▶ [Exercise requirements]:
Exactly repeat the lines starting at the one that holds "extrude(amount=bar_top + stud_above_bar" and ending at the one that holds "from mathutils import Matrix, Vector". Both end lines count; leave out everything else.

============================================================

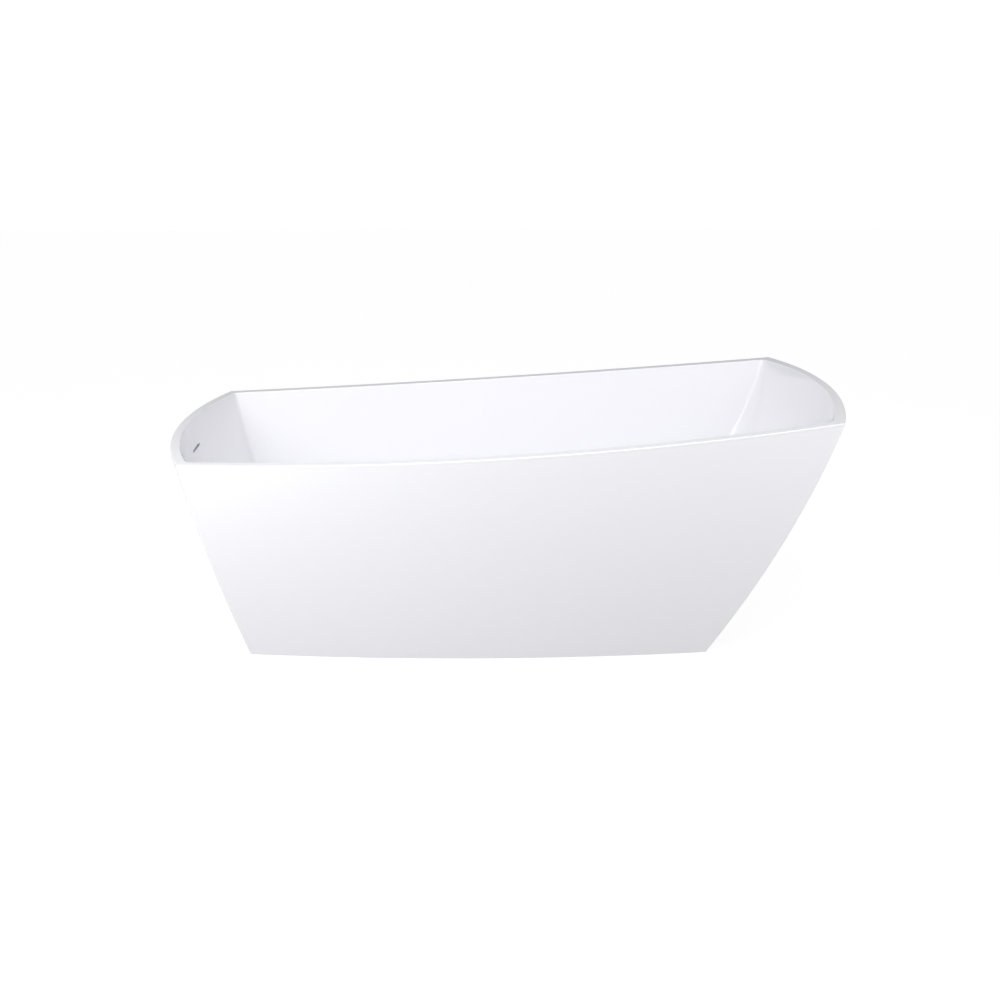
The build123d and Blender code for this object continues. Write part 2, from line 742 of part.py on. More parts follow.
outlet_nut_plane = Plane(origin=(drain_x, 0, tee_bottom - slip_washer - slip_nut_rim))
branch_nut_plane = Plane(
    origin=(branch_end_x - slip_washer - slip_nut_rim, 0, pipe_level), x_dir=(0, 0, 1), z_dir=(1, 0, 0)
)
finish(slip_nut(outlet_nut_plane, drain_thread_radius, tailpiece_neck), "outlet_slip_nut")
finish(slip_nut(branch_nut_plane, tee_branch_radius, overflow_pipe_radius), "branch_slip_nut")
finish(slip_ring(outlet_nut_plane, drain_thread_radius, tailpiece_neck), "outlet_slip_ring")
finish(slip_ring(branch_nut_plane, tee_branch_radius, overflow_pipe_radius), "branch_slip_ring")


# ================================================================ frame
def skirt_half(x, height):
    """Half width between the skirt's inner faces at a place along the tub."""
    foot_x, foot_half = skirt_foot(height)
    head_x, head_half = skirt_head(height)
    share = (x - foot_x) / (head_x - foot_x)
    bow = skirt_bows(height)[2]
    return between(foot_half, head_half, share) + 4 * bow * share * (1 - share) - skirt_wall


rail_y = floor_foot_half - rail_side_inset
rail_start = basin_foot(board_top)[0] + floor_round + rail_inset
rail_end = basin_head(board_top)[0] - floor_round - rail_inset
foot_bar_x = rail_start + foot_bar_inset
head_bar_x = rail_end - head_bar_inset
bar_xs = (foot_bar_x, (foot_bar_x + head_bar_x) / 2, head_bar_x)
bar_middle = (bar_top + bar_bottom) / 2
block_faces = [skirt_half(x, bar_middle) - block_thickness for x in bar_xs]
bar_halves = [face - bracket_thickness - bar_end_gap - cap_thickness for face in block_faces]
foot_places = [
    (bar_xs[0], -bar_halves[0] + foot_inset),
    (bar_xs[0], bar_halves[0] - foot_inset),
    (bar_xs[1], 0.0),
    (bar_xs[2], -bar_halves[2] + foot_inset),
    (bar_xs[2], bar_halves[2] - foot_inset),
]
board_screw_places = [
    (x + side * board_screw_offset, y)
    for x, side in ((bar_xs[0], 1), (bar_xs[1], -1), (bar_xs[1], 1), (bar_xs[2], -1))
    for y in (-rail_y, rail_y)
]
hole_radius = screw_radius + running_gap


def square_tube(plane, length):
    """Square steel tube along a plane's normal."""
    inside = tube_size - 2 * tube_wall
    with BuildPart() as tube:
        with BuildSketch(plane):
            RectangleRounded(tube_size, tube_size, tube_corner)
            RectangleRounded(inside, inside, tube_corner - tube_wall, mode=Mode.SUBTRACT)
        extrude(amount=length)
    return tube.part


def end_plug(plane):
    """Plastic end cap of a square tube, its plate outside and its plug along the plane's normal."""
    inside = tube_size - 2 * tube_wall - 2 * running_gap
    hollow = inside - 2 * tube_wall
    with BuildPart() as plug:
        with BuildSketch(plane):
            RectangleRounded(tube_size, tube_size, tube_corner)
        extrude(amount=-cap_thickness)
        with BuildSketch(plane):
            RectangleRounded(inside, inside, tube_corner - tube_wall)
            RectangleRounded(hollow, hollow, cap_plug_corner, mode=Mode.SUBTRACT)
        extrude(amount=cap_plug)
    return plug.part


def screw(plane, length):
    """Pan-head screw: head behind the plane, shank along its normal."""
    with BuildPart() as body:
        with BuildSketch(plane):
            Circle(screw_head_radius)
        extrude(amount=-screw_head)
        chamfer(body.faces().sort_by(Axis(plane.origin, plane.z_dir))[0].edges(), screw_head_chamfer)
        with BuildSketch(plane):
            Circle(screw_radius)
        extrude(amount=length)
    return body.part


def group(solids, name):
    """Identical pieces in one node."""
    with BuildPart() as pieces:
        for solid in solids:
            add(solid)
    finish(pieces.part, name)


with BuildPart() as base_board:
    with BuildSketch(Plane.XY.offset(rail_top)):
        add(basin_section(0.0, basin_wall, inset=board_inset).moved(Location((0, 0, -board_thickness))))
        with Locations((drain_x, 0)):
            Circle(board_hole_radius, mode=Mode.SUBTRACT)
    extrude(amount=board_thickness)
    with BuildSketch(Plane.XY.offset(rail_top)):
        with Locations(*board_screw_places):
            Circle(hole_radius)
    extrude(amount=screw_grip + running_gap, mode=Mode.SUBTRACT)
finish(base_board.part, "base_board")

rail_middle = bar_top + tube_size / 2
for side, name in ((-1, "rail_front"), (1, "rail_back")):
    rail_plane = Plane(origin=(rail_start, side * rail_y, rail_middle), z_dir=(1, 0, 0))
    with BuildPart() as rail:
        add(square_tube(rail_plane, rail_end - rail_start))
        with BuildSketch(Plane.XY.offset(bar_top)):
            with Locations(*board_screw_places):
                Circle(hole_radius)
        extrude(amount=tube_size, mode=Mode.SUBTRACT)
    finish(rail.part, name)

rail_plugs = []
for x, direction in ((rail_start, 1), (rail_end, -1)):
    for side in (-1, 1):
        rail_plugs.append(end_plug(Plane(origin=(x, side * rail_y, rail_middle), z_dir=(direction, 0, 0))))
group(rail_plugs, "rail_end_caps")

bar_plugs = []
for x, half in zip(bar_xs, bar_halves):
    for side in (-1, 1):
        end_plane = Plane(origin=(x, side * half, bar_middle), x_dir=(1, 0, 0), z_dir=(0, -side, 0))
        bar_plugs.append(end_plug(end_plane))
group(bar_plugs, "bar_end_caps")

board_screws = []
for x, y in board_screw_places:
    board_screws.append(screw(Plane(origin=(x, y, bar_top)), tube_size + screw_grip))
group(board_screws, "board_screws")

bracket_screw_ys = [face - bracket_leg + bracket_screw_edge for face in block_faces]

for x, half, screw_y, name in zip(bar_xs, bar_halves, bracket_screw_ys, ("foot", "middle", "head")):
    bar_plane = Plane(origin=(x, -half, bar_middle), x_dir=(1, 0, 0), z_dir=(0, 1, 0))
    with BuildPart() as bar:
        add(square_tube(bar_plane, 2 * half))
        with BuildSketch(Plane.XY.offset(bar_bottom)):
            with Locations(*foot_places):
                Circle(insert_radius + running_gap)
        extrude(amount=tube_size, mode=Mode.SUBTRACT)
        with BuildSketch(Plane.XY.offset(bar_bottom)):
            with Locations((x, -screw_y), (x, screw_y)):
                Circle(hole_radius)
        extrude(amount=tube_wall, mode=Mode.SUBTRACT)
    finish(bar.part, f"cross_bar_{name}")

# Timber blocks bonded inside the skirt and the angle brackets that tie them to the bars.
skirt_cleared = skirt_block(skirt_wall + seat_gap)
bracket_screws = []
block_number = 0
for x, face, screw_y in zip(bar_xs, block_faces, bracket_screw_ys):
    for side in (-1, 1):
        block_number += 1
        across = Plane(origin=(x, side * face, bar_middle), x_dir=(1, 0, 0), z_dir=(0, side, 0))
        screw_spots = [(-bracket_screw_pitch / 2, 0), (bracket_screw_pitch / 2, 0)]
        lift = bar_bottom - bracket_thickness + bracket_leg - bar_middle - bracket_screw_pitch / 2
        up = 1 if across.y_dir.Z > 0 else -1
        with BuildPart() as block:
            with BuildSketch(across):
                Rectangle(block_length, block_height)
            extrude(amount=2 * block_thickness)
            add(skirt_cleared, mode=Mode.INTERSECT)
            with BuildSketch(across):
                with Locations((0, up * lift)):
                    with Locations(*screw_spots):
                        Circle(hole_radius)
            extrude(amount=screw_grip + running_gap, mode=Mode.SUBTRACT)
        finish(block.part, f"skirt_block_{block_number}")
        with BuildPart() as bracket:
            with BuildSketch(Plane.YZ.offset(x - bracket_width / 2)):
                with BuildLine():
                    inner = side * (face - bracket_leg)
                    outer = side * face
                    knee = side * (face - bracket_thickness)
                    low = bar_bottom - bracket_thickness
                    Polyline(
                        (inner, low),
                        (outer, low),
                        (outer, low + bracket_leg),
                        (knee, low + bracket_leg),
                        (knee, bar_bottom),
                        (inner, bar_bottom),
                        close=True,
                    )
                make_face()
            extrude(amount=bracket_width)
            bend = bracket.edges().filter_by(Axis.X).sort_by_distance((x, outer, low))[0]
            fillet(bend, bracket_thickness)
            with BuildSketch(across):
                with Locations((0, up * lift)):
                    with Locations(*screw_spots):
                        Circle(hole_radius)
            extrude(amount=-bracket_thickness, mode=Mode.SUBTRACT)
            with BuildSketch(Plane.XY.offset(low)):
                with Locations((x, side * screw_y)):
                    Circle(hole_radius)
            extrude(amount=bracket_thickness, mode=Mode.SUBTRACT)
        finish(bracket.part, f"skirt_bracket_{block_number}")
        for spot, height in screw_spots:
            place = Plane(
                origin=(x + spot, side * (face - bracket_thickness), bar_middle + lift + height),
                z_dir=(0, side, 0),
            )
            bracket_screws.append(screw(place, bracket_thickness + screw_grip))
        under_bar = Plane(origin=(x, side * screw_y, low))
        bracket_screws.append(screw(under_bar, bracket_thickness + bar_screw_grip))
group(bracket_screws, "bracket_screws")

# ================================================================ levelling feet
insert_bottom = bar_bottom - insert_rim
nut_bottom = insert_bottom - nut_thickness
stud_bore = stud_radius + running_gap
with BuildPart() as foot_inserts:
    with BuildSketch(Plane.XY.offset(insert_bottom)):
        with Locations(*foot_places):
            Circle(insert_rim_radius)
            Circle(stud_bore, mode=Mode.SUBTRACT)
    extrude(amount=insert_rim)
    with BuildSketch(Plane.XY.offset(bar_bottom)):
        with Locations(*foot_places):
            Circle(insert_radius)
            Circle(stud_bore, mode=Mode.SUBTRACT)
    extrude(amount=tube_size)
finish(foot_inserts.part, "foot_inserts")
finish(nut_solid(nut_flats, stud_bore, nut_bottom, nut_thickness, foot_places), "foot_lock_nuts")

hex_bottom = pad_height + seat_gap
for number, (x, y) in enumerate(foot_places, 1):
    with BuildPart() as pad:
        with BuildSketch(Plane.XZ.offset(-y)):
            with BuildLine():
                Polyline(
                    (x, 0),
                    (x + pad_radius, 0),
                    (x + pad_radius, pad_edge),
                    (x + pad_top_radius, pad_height),
                    (x + socket_radius + running_gap, pad_height),
                    (x + socket_radius + running_gap, pad_height - socket_depth),
                    (x, pad_height - socket_depth),
                    close=True,
                )
            make_face()
        revolve(axis=Axis((x, y, 0), (0, 0, 1)))
        chamfer(pad.edges().filter_by(GeomType.CIRCLE).group_by(Axis.Z)[0], pad_chamfer)
    finish(pad.part, f"foot_pad_{number}")
    with BuildPart() as stud:
        with BuildSketch(Plane.XY.offset(pad_height - socket_depth + running_gap)):
            with Locations((x, y)):
                Circle(socket_radius)
        extrude(amount=socket_depth + seat_gap - running_gap)
        with BuildSketch(Plane.XY.offset(hex_bottom)):
            with Locations((x, y)):
                RegularPolygon(nut_flats / 2, 6, major_radius=False)
        extrude(amount=hex_height)
        with BuildSketch(Plane.XY.offset(hex_bottom + hex_height)):
            with Locations((x, y)):
                Circle(stud_radius)
        extrude(amount=bar_top + stud_above_bar - hex_bottom - hex_height)
        chamfer(stud.edges().filter_by(GeomType.CIRCLE).sort_by(Axis.Z)[-1], stud_pitch / 2)
    finish(stud.part, f"foot_stud_{number}")
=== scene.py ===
"""A double-walled acrylic slipper bathtub with its drain, overflow, frame and levelling feet.

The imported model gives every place. The two big shells are rebuilt as smooth skins from the tub's own
rules of form, and the fittings under them get rounded edges, threads, recesses and worn metal.
"""
import json
import logging
import math
from dataclasses import dataclass, field
from typing import Optional, Sequence

import bmesh
import bpy
import numpy as np
from bpy.types import ID, Material, Mesh, Node, NodeSocket, NodeTree, Object
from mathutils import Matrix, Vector


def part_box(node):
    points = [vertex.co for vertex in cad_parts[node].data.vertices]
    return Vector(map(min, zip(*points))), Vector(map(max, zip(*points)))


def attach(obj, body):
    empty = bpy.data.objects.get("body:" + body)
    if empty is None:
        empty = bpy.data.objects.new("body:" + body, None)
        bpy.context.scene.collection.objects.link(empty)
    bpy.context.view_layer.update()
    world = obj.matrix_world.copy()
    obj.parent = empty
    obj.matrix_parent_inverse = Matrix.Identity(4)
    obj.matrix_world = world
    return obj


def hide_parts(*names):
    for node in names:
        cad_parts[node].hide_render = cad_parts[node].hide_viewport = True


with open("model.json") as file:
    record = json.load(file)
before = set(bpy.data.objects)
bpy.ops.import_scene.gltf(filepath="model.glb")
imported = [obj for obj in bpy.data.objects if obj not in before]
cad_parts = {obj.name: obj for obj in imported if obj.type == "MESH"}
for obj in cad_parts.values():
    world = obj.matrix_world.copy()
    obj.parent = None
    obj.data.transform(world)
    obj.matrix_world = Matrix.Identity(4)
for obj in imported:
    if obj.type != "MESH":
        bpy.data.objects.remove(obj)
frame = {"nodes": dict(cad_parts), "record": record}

log = logging.getLogger("bathtub")
MM = 0.001
PER_METRE = 1000
# Degrees above which an edge stays crisp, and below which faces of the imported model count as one.
SHARP, FLAT = 32.0, 1.5
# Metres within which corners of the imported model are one.
JOINED = 1e-6
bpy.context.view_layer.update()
# Kinds of node that come up often.
NOISE, MATH, MAP_RANGE = "ShaderNodeTexNoise", "ShaderNodeMath", "ShaderNodeMapRange"
VECTOR_MATH, MAPPING = "ShaderNodeVectorMath", "ShaderNodeMapping"
Pair = tuple[float, float]
Triple = tuple[float, float, float]
# Spans of a pattern's values: where most of a noise lies, and all of them.
MIDDLE: Pair = (0.35, 0.65)
WHOLE: Pair = (0.0, 1.0)


# ------------------------------------------------------------------ finishes
def linear(hex_colour: str) -> tuple[float, float, float, float]:
    """Turn an sRGB hex colour into linear light.

    Args:
        hex_colour: six hex digits, such as "F4F4F6".

    Returns:
        Linear red, green and blue, and an alpha of 1.
    """
    channels = [int(hex_colour[i:i + 2], 16) / 255 for i in (0, 2, 4)]
    red, green, blue = (c / 12.92 if c <= 0.04045 else ((c + 0.055) / 1.055) ** 2.4 for c in channels)
    return red, green, blue, 1.0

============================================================

▶ [Response below]:
        extrude(amount=bar_top + stud_above_bar - hex_bottom - hex_height)
        chamfer(stud.edges().filter_by(GeomType.CIRCLE).sort_by(Axis.Z)[-1], stud_pitch / 2)
    finish(stud.part, f"foot_stud_{number}")
=== scene.py ===
"""A double-walled acrylic slipper bathtub with its drain, overflow, frame and levelling feet.

The imported model gives every place. The two big shells are rebuilt as smooth skins from the tub's own
rules of form, and the fittings under them get rounded edges, threads, recesses and worn metal.
"""
import json
import logging
import math
from dataclasses import dataclass, field
from typing import Optional, Sequence

import bmesh
import bpy
import numpy as np
from bpy.types import ID, Material, Mesh, Node, NodeSocket, NodeTree, Object
from mathutils import Matrix, Vector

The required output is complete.